By reversing the sentence order, this “minimal time lag” is reduced, which could impact backpropagation.

> Backpropagation has an easier time “establishing communication” between the source sentence and the target sentence, which in turn results in substantially improved overall performance.

**6. Experimental Results**

> While the decoded translations of the LSTM ensemble do not outperform the best WMT’14 system, it is the first time that a pure neural translation system outperforms a phrase-based SMT baseline on a large scale MT task by a sizeable margin, despite its inability to handle out-of-vocabulary words.

![Screenshot 2024-05-15 at 5.25.40 PM.png](../../images/Screenshot_2024-05-15_at_5.25.40_PM.png)

**8. Model Analysis**

> One of the attractive features of our model is its ability to turn a sequence of words into a vector of fixed dimensionality.

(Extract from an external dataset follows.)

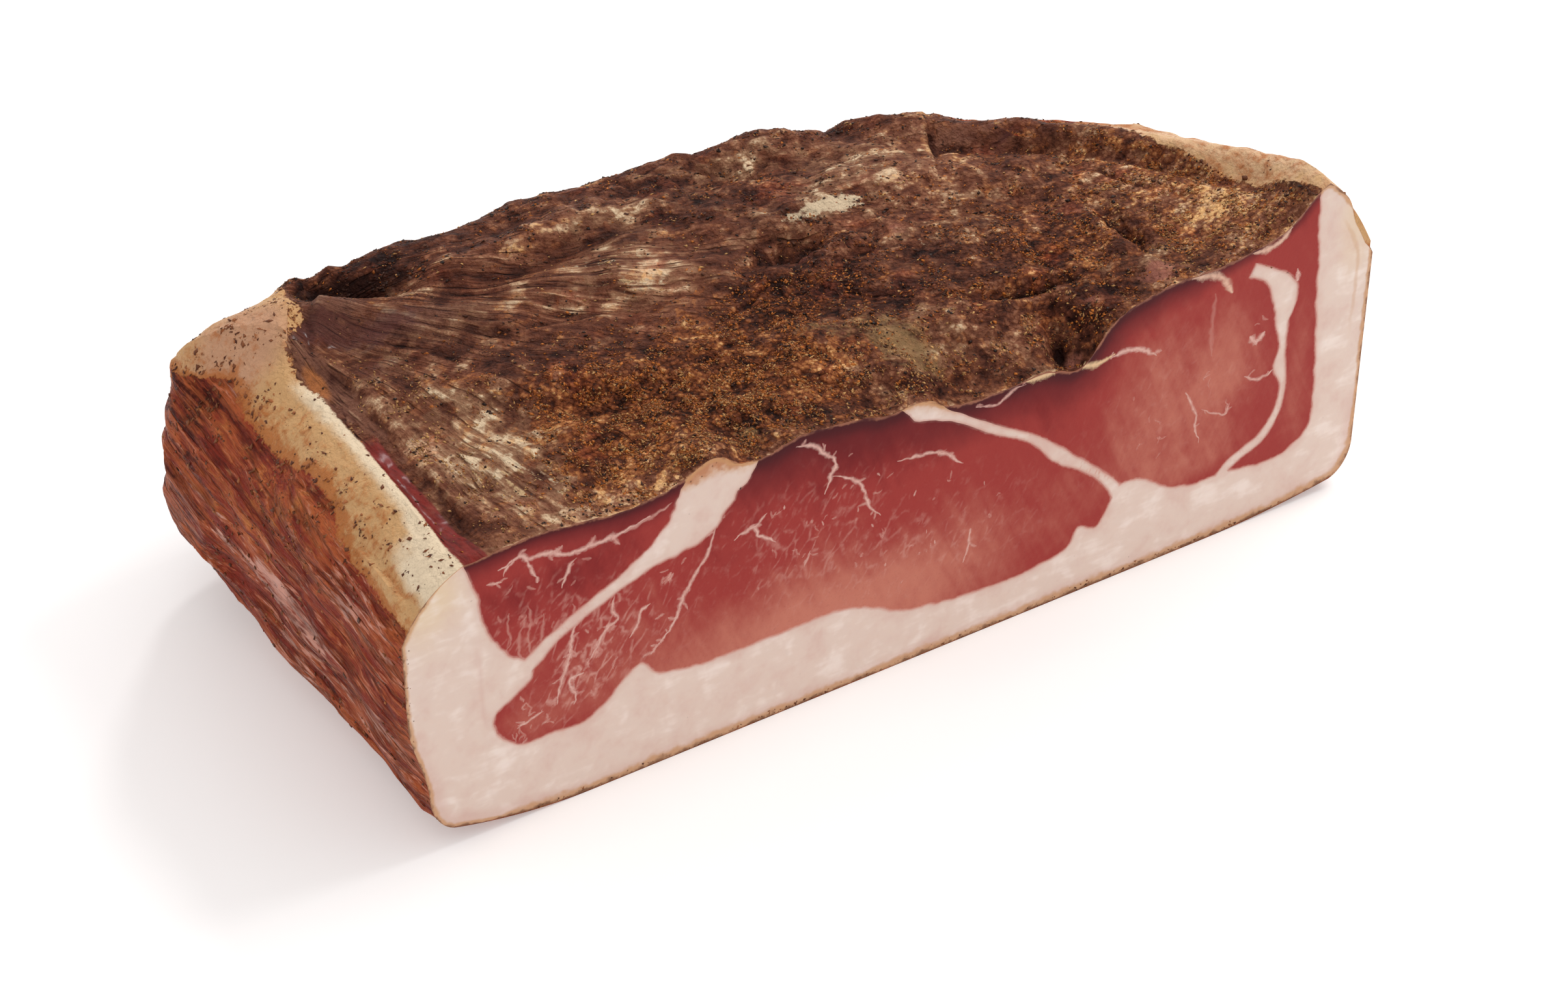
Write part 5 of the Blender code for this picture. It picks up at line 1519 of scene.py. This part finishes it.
def flakeMesh(name, places, normals, ways, sizes, wide, high, rng):
    # irregular eight-sided flakes joined in one mesh, each lying along its way on the surface
    count = len(places)
    side = np.cross(normals, ways)
    ways = np.cross(side, normals)
    shape = np.array(flakeShape["points"], float)
    body = shape[None] * (0.5 * sizes[:, None] * np.array([1, wide, high]))[:, None]
    body *= rng.uniform(*flakeShape["uneven"], (count, 6, 3))
    body += rng.normal(0, flakeShape["jitter"], (count, 6, 3)) * sizes[:, None, None]
    spun = body[..., :1] * ways[:, None] + body[..., 1:2] * side[:, None] + body[..., 2:] * normals[:, None]
    points = places[:, None] + spun
    kept = ((points > cadCorners[0]) & (points < cadCorners[1])).all((1, 2))
    points = points[kept]
    faces = []
    for a in range(4):
        faces += [(a, (a + 1) % 4, 4), ((a + 1) % 4, a, 5)]
    index = (np.arange(len(points))[:, None, None] * 6 + np.array(faces)[None]).reshape(-1, 3)
    mesh = bpy.data.meshes.new(name)
    mesh.vertices.add(points.size // 3)
    mesh.vertices.foreach_set("co", points.ravel() * mm)
    mesh.loops.add(index.size)
    mesh.loops.foreach_set("vertex_index", index.ravel().astype(np.int32))
    mesh.polygons.add(len(index))
    mesh.polygons.foreach_set("loop_start", np.arange(0, index.size, 3, dtype=np.int32))
    mesh.update(calc_edges=True)
    print(name, len(index), "triangles")
    return linked(name, mesh), kept


def surfaceOf(thing, isSkin):
    # triangles of the skin: corners, normals, areas
    mesh = thing.data
    mesh.calc_loop_triangles()
    corner = readAll(mesh.loop_triangles, "vertices", 3, np.int32)
    owner = readAll(mesh.loop_triangles, "polygon_index", 1, np.int32)[:, 0]
    corner = pointsOf(thing)[corner[isSkin[owner]]]
    across = np.cross(corner[:, 1] - corner[:, 0], corner[:, 2] - corner[:, 0])
    area = np.linalg.norm(across, axis=1)
    good = area > 1e-6
    return corner[good], across[good] / area[good][:, None], area[good]


def scatterOn(surface, weight, count, rng):
    corner, normal, area = surface
    chosen = rng.choice(len(area), count, p=weight * area / (weight * area).sum())
    a, b = rng.random((2, count))
    flip = a + b > 1
    a, b = np.where(flip, 1 - a, a), np.where(flip, 1 - b, b)
    p, q, r = (corner[chosen, k] for k in range(3))
    return p + a[:, None] * (q - p) + b[:, None] * (r - p), normal[chosen]


def radial(x, y):
    # unit way outward from where the crust's creases meet
    centre = relief["fan"]["centre"]
    return unit(np.stack([x - centre[0], y - centre[1], 0 * x], 1))


def flakeMaterial(name, size):
    g = Graph(name, Specular_IOR_Level=0.15)
    shade = g.value("shade")
    return g.finish(Base_Color=g.mix(shade, size["deep"], size["pale"]), Roughness=shade * 0.25 + 0.35)


def scatterFlakes(name, size, surface, weight, rng):
    shape = flakeShape
    places, normals = scatterOn(surface, np.maximum(weight, 1e-6), size["count"], rng)
    x, y = places[:, :2].T
    stray = shape["stray"][0] + shape["stray"][1] * cover(spots["fanned"], x, y)
    ways = radial(x, y) + stray[:, None] * rng.normal(0, 1, places.shape)
    normals = unit(normals + rng.normal(0, shape["tilt"], normals.shape))
    ways = unit(ways - (ways * normals).sum(1)[:, None] * normals)
    small, large = size["size"]
    sizes = small + (large - small) * rng.random(len(places)) ** shape["mostSmall"]
    thing, kept = flakeMesh(name, places, normals, ways, sizes, size["wide"], size["high"], rng)
    store(thing, "shade", np.repeat(rng.random(kept.sum()) ** shape["mostDeep"], 6))
    thing.data.materials.append(flakeMaterial(name, size))
    return thing


def makeSpices(covered):
    size = spiceWeight
    surface = [np.concatenate(parts) for parts in zip(*(surfaceOf(*pair) for pair in covered))]
    x, y, z = surface[0].mean(1).T
    fromLeft, fromRight = crustReach(x, y)
    up = np.clip(surface[1][:, 2], 0, 1) * ramp(*size["reach"], np.minimum(fromLeft, fromRight))
    up *= within(size["low"], z=z) * (1 - size["lessBare"] * within(size["bare"], past=fromLeft, y=y))
    smoothSkin = sum(share * patches(spots[name], x, y) for name, share in size["smooth"].items())
    up *= np.clip(size["clumpAll"] + layered(size["clump"], x, y, z), *size["clumpRange"])
    up *= (1 - np.clip(smoothSkin, 0, size["most"])) * (size["lessFanned"] - cover(spots["fanned"], x, y))
    made = []
    for name, flake in flakes.items():
        weight = (flake["base"] + cover(spots[flake["spots"]], x, y, 1.2)) * up
        made.append(scatterFlakes(name, flake, surface, weight, np.random.default_rng(flake["seed"])))
    return made


def makeSpecks(fat, kinds):
    # dark specks on the band, the rim and the rind, and a few along the rind's edge on the cut
    size, edge = specks, specks["edge"]
    surface = [np.concatenate(parts) for parts in zip(surfaceOf(fat, kinds == 1), surfaceOf(fat, kinds == 0))]
    x, y, z = surface[0].mean(1).T
    up = surface[1][:, 2]
    onBand = ramp(*size["onBand"], np.minimum(*crustReach(x, y)))
    top = cover(size["top"], x, y, size["most"]) * ramp(*size["flat"], up) * onBand
    wall = cover(size["wall"], y, z, size["most"]) * ramp(*size["flat"][::-1], up)
    wall *= ramp(*size["leftWall"], x)
    near = edge["amount"] * ramp(edge["reach"], 0, np.minimum(z, x + edge["sideOff"])) * (z < edge["top"])
    clump = np.clip(size["clumpAll"] + layered(size["clump"], x, y, z), 0, 1)
    weight = np.where(y < cutFace["near"], near, (top + wall + size["base"] * onBand) * clump)
    return scatterFlakes("rind_specks", size, surface, weight, np.random.default_rng(size["seed"]))


placeValues(curedLean, fatAndRind)
leanKinds, fatKinds = faceKinds(curedLean), faceKinds(fatAndRind)
strips = makeMarbling(curedLean)
strips.data.materials.append(marblingMaterial())
strips.visible_shadow = strips.visible_diffuse = False     # lies on the cut and casts no shade on it
spices = makeSpices([(curedLean, leanKinds > 0), (fatAndRind, fatKinds > 0)])
darkSpecks = makeSpecks(fatAndRind, fatKinds)
outside = skinMaterial()
finishPiece(curedLean, leanKinds, (leanCutMaterial(), outside))
finishPiece(fatAndRind, fatKinds, (fatCutMaterial(), outside))
for piece in (strips, darkSpecks, *spices):
    piece.data.transform(Matrix.Translation(shift))
for piece, slotName in ((curedLean, "lean_meat"), (fatAndRind, "fat_layer"), (strips, "fat_layer"),
                        (darkSpecks, "rind_specks"), *((spice, "spice_grains") for spice in spices)):
    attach(piece, "root")
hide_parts("lean_meat")
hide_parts("fat_layer")
print("lean and fat finished")


# The stage: floor, light and camera, in metres

studio = dict(
    floorSize=6.0, floorColour=(0.80, 0.80, 0.80), floorGlow=(0.290, 0.262, 0.252),
    worldColour=(1.0, 1.0, 1.0), worldStrength=0.86,
    camera=dict(turn=-32.262, rise=37.0, away=0.9292, target=(0.1337, 0.060, 0.0116), lens=85, sensor=36),
    # place, size, power, colour; each looks at the ham
    lights=dict(
        key=((0.95, -0.05, 1.15), 0.60, 8.0, (1.0, 0.99, 0.97)),
        back=((0.60, 0.95, 0.85), 0.20, 4.0, (1.0, 1.0, 1.0)),
    ),
)


def makeFloor():
    corner = np.array([(-1, -1, 0), (1, -1, 0), (1, 1, 0), (-1, 1, 0)])
    floor = meshFrom("floor", corner * studio["floorSize"] / mm, [(0, 1, 2, 3)])
    paint = Graph("floor_paint", Base_Color=studio["floorColour"], Roughness=0.7,
                  Emission_Color=studio["floorGlow"], Emission_Strength=1.0)
    floor.data.materials.append(paint.material)


def makeLights():
    world = bpy.data.worlds.new("studio")
    world.use_nodes = True
    background = world.node_tree.nodes["Background"]
    background.inputs["Color"].default_value = (*studio["worldColour"], 1)
    background.inputs["Strength"].default_value = studio["worldStrength"]
    bpy.context.scene.world = world
    for name, (place, size, power, colour) in studio["lights"].items():
        lamp = bpy.data.lights.new(name, "AREA")
        lamp.shape, lamp.size, lamp.energy, lamp.color = "DISK", size, power, colour
        thing = linked(name, lamp)
        thing.location = place
        thing.rotation_euler = Vector(place).to_track_quat("Z", "Y").to_euler()


def makeCamera():
    size = studio["camera"]
    turn, rise = math.radians(size["turn"]), math.radians(size["rise"])
    back = Vector((math.sin(turn) * math.cos(rise), -math.cos(turn) * math.cos(rise), math.sin(rise)))
    lens = bpy.data.cameras.new("camera")
    lens.lens, lens.sensor_width, lens.sensor_fit = size["lens"], size["sensor"], "HORIZONTAL"
    camera = linked("camera", lens)
    camera.location = Vector(size["target"]) + Vector(shift) + back * size["away"]
    camera.rotation_euler = (math.pi / 2 - rise, 0, turn)
    bpy.context.scene.camera = camera
    bpy.context.scene.view_settings.view_transform = "Standard"


makeFloor()
makeLights()
makeCamera()
print("stage set")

![Screenshot 2024-05-15 at 5.21.38 PM.png](../../images/Screenshot_2024-05-15_at_5.21.38_PM.png)

![Screenshot 2024-05-15 at 5.22.18 PM.png](../../images/Screenshot_2024-05-15_at_5.22.18_PM.png)

### Conclusion

> In this work, we showed that a large deep LSTM, that has a limited vocabulary and that makes almost no assumption about problem structure can outperform a standard SMT-based system whose vocabulary is unlimited on a large-scale MT task.

> We were surprised by the extent of the improvement obtained by reversing the words in the source sentences. We conclude that it is important to find a problem encoding that has the greatest number of short term dependencies, as they make the learning problem much simpler.

> We were also surprised by the ability of the LSTM to correctly translate very long sentences.

> Most importantly, we demonstrated that a simple, straightforward and a relatively unoptimized approach can outperform an SMT system, so further work will likely lead to even greater translation accuracies.